_Written instruction_
Look in the material below for the line with "at each end" and the line with "depsgraph = bpy.context.evaluated_depsgraph_get()", then set down exactly those two lines and all lines between, nothing more.

##### Material for this exercise #####

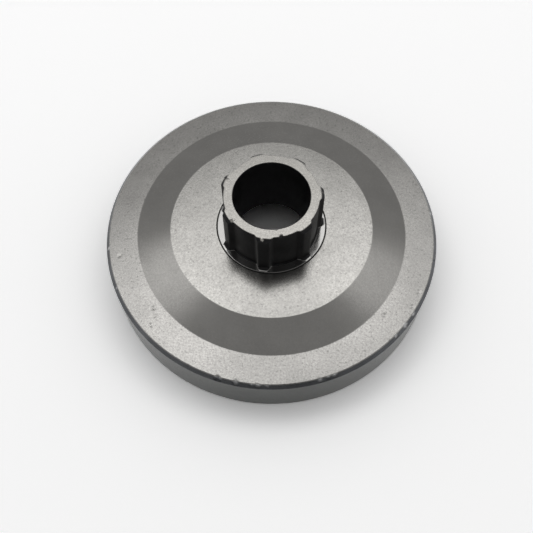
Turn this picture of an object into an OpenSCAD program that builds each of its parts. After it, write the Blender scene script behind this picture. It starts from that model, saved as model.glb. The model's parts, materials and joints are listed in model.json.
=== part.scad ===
// Clutch drum of a chainsaw: a steel cup that stands open side down, with a
// splined hub fixed in the middle of its plate for a loose rim sprocket.
// Millimetres. The hub points up along +Z, and the origin is the centre of the
// open rim, which the drum stands on.

/* [Drum cup] */
// Outer diameter of the side wall
drum_d = 73; // [67:0.5:90]
// Thickness of the side wall
wall_t = 2.3; // [1.6:0.1:4]
// Height of the flat outer ring above the open rim
cup_h = 11.4; // [8:0.2:24]
// Thickness of the plate that closes the cup
plate_t = 2.5; // [1.8:0.1:4]
// Chamfer round the outer corner of the cup
corner_chamfer = 0.8; // [0.2:0.1:2]
// Radius inside the cup where the wall meets the plate
inner_corner_r = 1.2; // [0.4:0.1:2.4]
// Chamfer on both edges of the open rim
rim_chamfer = 0.4; // [0.1:0.1:0.7]

/* [Raised middle] */
// Diameter where the cone rises from the flat outer ring
cone_d = 59.2; // [48:0.2:64]
// Diameter of the raised flat
plateau_d = 44.3; // [34:0.2:56]
// Height of the raised flat above the outer ring
plateau_h = 1.85; // [0.6:0.05:4]

/* [Hub] */
// Diameter of the hub's bore
bore_d = 16; // [10:0.5:18]
// Chamfer at both ends of the bore
bore_chamfer = 0.25; // [0.1:0.05:0.6]
// Height of the hub above the raised flat
hub_h = 11.9; // [6:0.1:20]
// Diameter of the collar that fills the hole in the plate
collar_d = 23.8; // [22.8:0.2:28]
// Radial clearance between the collar and the hole
collar_gap = 0.03; // [0.01:0.01:0.2]
// Chamfer on the two edges of that joint
joint_chamfer = 0.15; // [0.05:0.05:0.4]
// Diameter of the flange under the plate
flange_d = 31; // [28.5:0.5:42]
// Thickness of the flange
flange_t = 1.85; // [1:0.05:4]
// Chamfer round the flange
flange_chamfer = 0.3; // [0.1:0.1:0.8]

/* [Splines] */
// Number of teeth
tooth_count = 7; // [5:1:9]
// Diameter over the tooth tips
tip_d = 21.8; // [20.8:0.1:22.6]
// Diameter at the bottom of the grooves
root_d = 19.8; // [18.8:0.1:20.8]
// Width of a tooth at the bottom of the grooves
tooth_root_w = 3.4; // [2.4:0.1:4.6]
// Width of a tooth at its tip
tooth_tip_w = 2.4; // [1.6:0.1:3.2]
// Chamfer at the free end of the teeth
tip_chamfer = 0.35; // [0.1:0.05:0.8]
// Turn of the first tooth from +X
first_tooth_a = 3.4; // [0:0.2:51]

/* [Hidden] */

// Facets of a full circle
$fn = 180;
// Steps in a quarter of a round corner
arc_steps = 6;
// How far a cutting shape passes the surface that it cuts
cut_over = 1;
// How far the teeth are sunk into the collar
tooth_sink = 0.5;

drum_r = drum_d / 2;
inner_r = drum_r - wall_t;
cone_r = cone_d / 2;
plateau_r = plateau_d / 2;
bore_r = bore_d / 2;
collar_r = collar_d / 2;
hole_r = collar_r + collar_gap;
flange_r = flange_d / 2;
tip_r = tip_d / 2;
root_r = root_d / 2;

// Levels, from the open rim up
ceiling_z = cup_h - plate_t;
plateau_z = cup_h + plateau_h;
seat_z = plateau_z - plate_t;
hub_base_z = seat_z - flange_t;
hub_top_z = plateau_z + hub_h;

// A bent plate keeps its thickness when its folds lie this much further in below than above
cone_a = atan2(plateau_h, cone_r - plateau_r);
fold_shift = plate_t * tan(cone_a / 2);

// The teeth spread into a foot that ends at the collar's chamfer
foot_r = collar_r - joint_chamfer - tip_r;
// A tooth's flanks are straight, so it goes on narrowing past its tip, where only the foot is left
flank_slope = (tooth_root_w - tooth_tip_w) / 2 / (tip_r - root_r);
foot_w = max(tooth_root_w - 2 * flank_slope * (collar_r - root_r), tooth_tip_w / 4);

// A quarter of a circle about c, from angle a1 on by 90 degrees, turning the way of turn
function quarter(c, r, a1, turn) = [
    for (i = [0 : arc_steps])
        let (a = a1 + turn * 90 * i / arc_steps)
        c + r * [cos(a), sin(a)]
];

// Section of the cup: over the top, down the wall, round the rim and back inside
module cup_section() {
    inner_corner = [inner_r - inner_corner_r, ceiling_z - inner_corner_r];
    polygon(concat(
        [
            [hole_r, plateau_z - joint_chamfer],
            [hole_r + joint_chamfer, plateau_z],
            [plateau_r, plateau_z],
            [cone_r, cup_h],
            [drum_r - corner_chamfer, cup_h],
            [drum_r, cup_h - corner_chamfer],
            [drum_r, rim_chamfer],
            [drum_r - rim_chamfer, 0],
            [inner_r + rim_chamfer, 0],
            [inner_r, rim_chamfer]
        ],
        quarter(inner_corner, inner_corner_r, 0, 1),
        [
            [cone_r - fold_shift, ceiling_z],
            [plateau_r - fold_shift, seat_z],
            [hole_r, seat_z]
        ]
    ));
}

// Half section of the hub without its teeth and bore: flange, collar and sleeve
module hub_section() {
    polygon([
        [0, hub_base_z],
        [flange_r - flange_chamfer, hub_base_z],
        [flange_r, hub_base_z + flange_chamfer],
        [flange_r, seat_z],
        [collar_r, seat_z],
        [collar_r, plateau_z - joint_chamfer],
        [collar_r - joint_chamfer, plateau_z],
        [root_r, plateau_z],
        [root_r, hub_top_z],
        [0, hub_top_z]
    ]);
}

// Half section of the space that the teeth fill: a round foot, straight tips and a chamfered end
module tooth_section() {
    polygon(concat(
        [[0, seat_z], [collar_r - joint_chamfer, seat_z]],
        quarter([tip_r + foot_r, plateau_z + foot_r], foot_r, 270, -1),
        [
            [tip_r, hub_top_z - tip_chamfer],
            [tip_r - tip_chamfer, hub_top_z],
            [0, hub_top_z]
        ]
    ));
}

// Plan of one tooth along +X, from the middle of the sleeve's wall out to the collar
module tooth_plan() {
    wall_mid_r = (bore_r + root_r) / 2;
    polygon([
        [wall_mid_r, -tooth_root_w / 2],
        [root_r, -tooth_root_w / 2],
        [collar_r, -foot_w / 2],
        [collar_r, foot_w / 2],
        [root_r, tooth_root_w / 2],
        [wall_mid_r, tooth_root_w / 2]
    ]);
}

module teeth() {
    intersection() {
        rotate_extrude() tooth_section();
        translate([0, 0, plateau_z - tooth_sink])
            linear_extrude(hub_h + tooth_sink)
                for (i = [0 : tooth_count - 1])
                    rotate(first_tooth_a + i * 360 / tooth_count) tooth_plan();
    }
}

// The bore, with a chamfer at each end
module bore_cut() {
    translate([0, 0, hub_base_z - cut_over])
        cylinder(r = bore_r, h = hub_top_z - hub_base_z + 2 * cut_over);
    translate([0, 0, hub_top_z - bore_chamfer])
        cylinder(r1 = bore_r, r2 = bore_r + bore_chamfer, h = bore_chamfer);
    translate([0, 0, hub_base_z])
        cylinder(r1 = bore_r + bore_chamfer, r2 = bore_r, h = bore_chamfer);
}

module drum_cup() {
    color("darkgray") rotate_extrude() cup_section();
}

module spline_hub() {
    color("dimgray") difference() {
        union() {
            rotate_extrude() hub_section();
            teeth();
        }
        bore_cut();
    }
}

drum_cup();
spline_hub();
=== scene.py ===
import json
import math

import bmesh
import bpy
from mathutils import Matrix, Vector


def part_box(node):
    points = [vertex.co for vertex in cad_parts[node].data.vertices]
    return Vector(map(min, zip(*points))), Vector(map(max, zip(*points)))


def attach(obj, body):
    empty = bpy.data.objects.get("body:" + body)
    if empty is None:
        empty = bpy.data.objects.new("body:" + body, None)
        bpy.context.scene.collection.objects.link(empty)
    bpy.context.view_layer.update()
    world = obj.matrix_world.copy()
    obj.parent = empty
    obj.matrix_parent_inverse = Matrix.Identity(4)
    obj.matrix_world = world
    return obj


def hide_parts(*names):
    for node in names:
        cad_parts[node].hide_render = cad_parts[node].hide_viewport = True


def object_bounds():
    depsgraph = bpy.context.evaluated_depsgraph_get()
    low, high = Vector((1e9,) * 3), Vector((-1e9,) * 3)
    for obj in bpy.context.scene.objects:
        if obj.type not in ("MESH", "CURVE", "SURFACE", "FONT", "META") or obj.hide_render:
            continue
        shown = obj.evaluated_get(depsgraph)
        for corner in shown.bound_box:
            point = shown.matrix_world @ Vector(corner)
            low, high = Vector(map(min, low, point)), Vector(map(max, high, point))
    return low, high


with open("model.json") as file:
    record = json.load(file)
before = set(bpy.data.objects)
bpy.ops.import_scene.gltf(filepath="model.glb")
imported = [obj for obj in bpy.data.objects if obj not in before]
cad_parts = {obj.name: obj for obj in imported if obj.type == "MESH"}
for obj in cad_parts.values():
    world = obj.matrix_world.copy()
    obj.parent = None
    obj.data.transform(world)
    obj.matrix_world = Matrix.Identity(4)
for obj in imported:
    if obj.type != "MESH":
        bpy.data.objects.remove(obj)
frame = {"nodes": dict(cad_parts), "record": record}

mm = 0.001
cadLow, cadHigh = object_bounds()
mounts = {mount["name"]: mount for mount in frame["record"]["mounts"]}
print("frame loaded:", ", ".join(frame["nodes"]))


# Node trees: sums and products on a wire are written as plain expressions

class Wire:
    def __init__(self, tree, node, socket):
        self.tree, self.node, self.socket = tree, node, socket

    def other(self, name):      # another output of the same node
        return Wire(self.tree, self.node, self.node.outputs[name])

    def __add__(self, value):
        return self.tree.math("ADD", self, value)

    def __radd__(self, value):
        return self.tree.math("ADD", value, self)

    def __sub__(self, value):
        return self.tree.math("SUBTRACT", self, value)

    def __rsub__(self, value):
        return self.tree.math("SUBTRACT", value, self)

    def __mul__(self, value):
        return self.tree.math("MULTIPLY", self, value)

    def __rmul__(self, value):
        return self.tree.math("MULTIPLY", value, self)

    def __truediv__(self, value):
        return self.tree.math("DIVIDE", self, value)

    def __rtruediv__(self, value):
        return self.tree.math("DIVIDE", value, self)

    def __pow__(self, value):
        return self.tree.math("POWER", self, value)


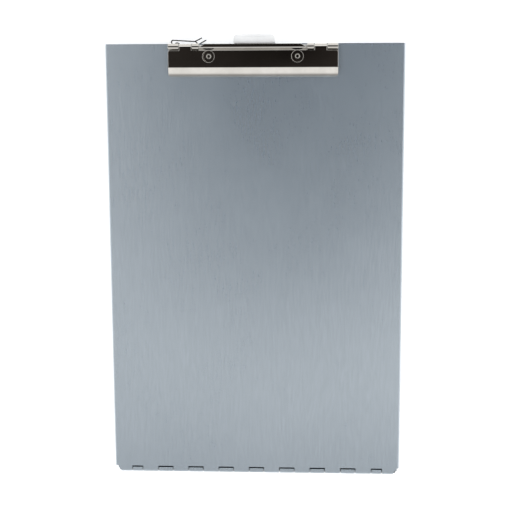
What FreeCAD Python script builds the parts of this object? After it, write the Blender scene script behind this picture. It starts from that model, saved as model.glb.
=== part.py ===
import FreeCAD, Part
import math
import os

# Storage clipboard, lying on its back. Millimetres. +Z is out of the writing face, +Y runs from the
# hinge edge to the clip, X is the width. The origin is the centre of the tray's flat back face.

Vector = FreeCAD.Vector

# Whole clipboard
board_length = 354.0            # hinge edge to the lid's top edge
lid_width = 237.2               # over the outside of the lid's side flanges
total_depth = 25.0              # tray's back face to the writing face
hinge_edge = -board_length / 2
top_edge = board_length / 2

# Aluminium sheet of the tray and the lid
sheet = 0.8
bend_radius = 0.8               # along the middle of the sheet
bend_outside = bend_radius + sheet / 2

# Lid hinge: knuckles rolled from both sheets round one wire pin
pin_radius = 0.7
running_gap = 0.05              # pin to knuckle, on the radius
curl_radius = pin_radius + running_gap + sheet / 2
barrel_radius = curl_radius + sheet / 2
curl_angle = 290.0
hinge_y = hinge_edge + barrel_radius
hinge_z = total_depth - barrel_radius
barrel_half = 113.8             # half the length of the lid's barrel
slot_pitch = 25.4
slot_width = 12.8
full_slots_each_side = 3
end_slot = (95.3, 104.6)        # from and to, off the middle
slot_depth = 5.1
knuckle_side_gap = 0.6
knuckle_flat = 1.5              # the tray's knuckles are flattened: their run past the pin
knuckle_fold = 0.5              # and the radius of the two folds at its end
swing_gap = 0.5

# Lid
lid_flange = 8.0
flange_foot = 5.2               # the side flanges end this far above the hinge edge
corner_slope_start = 4.6        # and the face slopes in to the barrel from here
corner_step = 1.2               # after a step in from the side bends

# Tray
side_gap = 0.6                  # lid flange to tray wall
rim_gap = 0.3                   # tray rim to the lid's underside
tray_half = lid_width / 2 - sheet - side_gap
tray_top_wall = top_edge - 1.0  # outer face of the wall under the clip
rim_z = total_depth - sheet - rim_gap
rim_return = 5.0                # inward flange along the tops of the side walls
corner_slit = 0.4               # side walls stop this far inside the end walls
tab_length = 13.0
tab_low = 3.0
tab_high = 19.0
corner_relief = (5.5, 19.5)     # the side walls step down beside the hinge: length, and height left

# Rivets at the tray's corners
corner_rivet_radius = 1.6
corner_rivet_head = 2.5
corner_rivet_dome = 0.9
corner_rivet_heights = (7.0, 14.0)
corner_rivet_inset = 7.0        # from the end of a side wall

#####

_Solution_
// The bore, with a chamfer at each end
module bore_cut() {
    translate([0, 0, hub_base_z - cut_over])
        cylinder(r = bore_r, h = hub_top_z - hub_base_z + 2 * cut_over);
    translate([0, 0, hub_top_z - bore_chamfer])
        cylinder(r1 = bore_r, r2 = bore_r + bore_chamfer, h = bore_chamfer);
    translate([0, 0, hub_base_z])
        cylinder(r1 = bore_r + bore_chamfer, r2 = bore_r, h = bore_chamfer);
}

module drum_cup() {
    color("darkgray") rotate_extrude() cup_section();
}

module spline_hub() {
    color("dimgray") difference() {
        union() {
            rotate_extrude() hub_section();
            teeth();
        }
        bore_cut();
    }
}

drum_cup();
spline_hub();
=== scene.py ===
import json
import math

import bmesh
import bpy
from mathutils import Matrix, Vector


def part_box(node):
    points = [vertex.co for vertex in cad_parts[node].data.vertices]
    return Vector(map(min, zip(*points))), Vector(map(max, zip(*points)))


def attach(obj, body):
    empty = bpy.data.objects.get("body:" + body)
    if empty is None:
        empty = bpy.data.objects.new("body:" + body, None)
        bpy.context.scene.collection.objects.link(empty)
    bpy.context.view_layer.update()
    world = obj.matrix_world.copy()
    obj.parent = empty
    obj.matrix_parent_inverse = Matrix.Identity(4)
    obj.matrix_world = world
    return obj


def hide_parts(*names):
    for node in names:
        cad_parts[node].hide_render = cad_parts[node].hide_viewport = True


def object_bounds():
    depsgraph = bpy.context.evaluated_depsgraph_get()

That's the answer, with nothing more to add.